When it comes to scene-setting and storytelling with sound, those in the know make music supervision company SIREN their first port of call. It is home to a team of award-winning music supervisors and producers working together with a global network of composers, artists, musicians, labels and publishers, all dedicated to the craft of storytelling through sound.
SIREN’s creative director, award-winning producer and music supervisor Siân Rogers joined the company a decade ago, and has since worked on campaigns for the likes of Nike, Honda, Coca Cola and Samsung, as well as for longer-form productions such as the 2021 Netflix documentary, The River Runner. For her, “good music for media will always rely on solid compositional skills and the artistry of crafting a piece around a visual cue”, she says. As such, while technological power can be a huge aid in sound design and composition, “there is still no beating a live recording that captures the nuance and emotion of a human performance.”
But in the world of sound, wherever the artistry goes, the latest technology is there to make it go even faster. “It’s worth noting that the more sophisticated tech in music production actually makes the whole process more accessible,” says Rogers, “rather than complicating it further – it’s incredible to think that we’re now able to program realistic-sounding orchestral scores with just a laptop and some plug-ins, which previously would have been extremely difficult to do.”
And with the latest tech getting plugged in to all manner of home devices, the digital revolution is helping to generate new waves of fresh talent, for whom that latest tech is a native habitat, and for whom the latest software is as easy to play as a kid’s whistle.

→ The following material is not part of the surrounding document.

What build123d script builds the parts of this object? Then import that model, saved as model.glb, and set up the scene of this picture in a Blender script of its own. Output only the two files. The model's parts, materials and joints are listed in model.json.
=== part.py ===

“At SIREN we are committed to nurturing and developing new talent,” says Rogers. “It’s the life blood of our business, from producers and supervisors to composers and artists. We’re constantly on the lookout for new artists, producers and composers to work with, whether experienced or a diamond in the rough [and any rough diamonds can bend SIREN’s ear at email@example.com”
She points with considerable pride to SIREN’s Joshua Gibbard, who won Craft Gold for Young & Emerging Talent at the British Arrows this year, and is now on the jury for the inaugural Young Arrows. “SIREN is incredibly honoured and proud to sponsor the inaugural Young Arrows 2022,” says Rogers. “We feel it’s going to hold a really important space in the awards calendar from here on in, championing and showcasing new talent and allowing their work and skill to speak for itself. We’re really excited to see all the brilliant work this year has in store for us.”
Beyond the awards, SIREN is also dedicated to opening up the talent pathways in other areas, via its collaboration with youth charity The Avenues, “to provide training for disadvantaged inner-city kids and help them develop new skills,” says Rogers. This, in turn, will diversify the talent base, “expanding the opportunities to a broader range of new talent to ensure our industry is representative of the stories being told.”
Nurturing new talent is crucial for any creative company, not only to keep its output fresh and relevant, but to help keep older hands up to speed, too. “It’s key for everyone to keep up with the latest tech and cultural trends,” says Rogers. “You can’t just expect to leave it to signing new talent. However, I also think new talent might encourage quicker adaption, and bring a different perspective on cultural trends and how to work with the latest technology.”
The newest frontier in sound design and music is in the gaming space, she adds. “After attending the Game Developers Conference in San Francisco this March, we’ve been really excited by how developers are using adaptive music in immersive and gaming experiences as a key focus. While adaptive scores aren’t a new concept, the ways in which a player can have an impact on the music have become much wider, allowing for an experience that feels like a seamless score based on your actions and decisions being performed in real time. This is an area that is relatively new for SIREN, and something that we’re really excited to explore further from both a compositional and technical perspective.”
When it comes to the outstanding cutting-edge work that’s come through SIREN’s doors this year via its new signings, she points to an epic, uplifting track for the BBC’s Wimbledon coverage from the newest member of SIREN’s team, Chris Christoforou; to Mark Hills’ work on Hope United for BT, which conjures an immersive horror soundtrack to match the poltergeist-like violence unleashed by online hate speech; and the team at Factory that fashioned an AR immersive piece for HBO’s app for House of the Dragon: DracARy.
The world of music is ever-changing, but there are constants that travel alongside it however far you go. “The ‘next trend’ is always just around the corner,” says Rogers, “and these trends can be for an extended period or fleeting, but they often leave an indelible mark, influencing what’s coming next, however overtly.
“At the moment there seems a real shift in moving away from perfectly formed and pristine production styles and moving towards a new phase of embracing the imperfections and raw nuance in sound,” she adds, “so that you get the feeling of the performance and a sense of the human behind the sound.”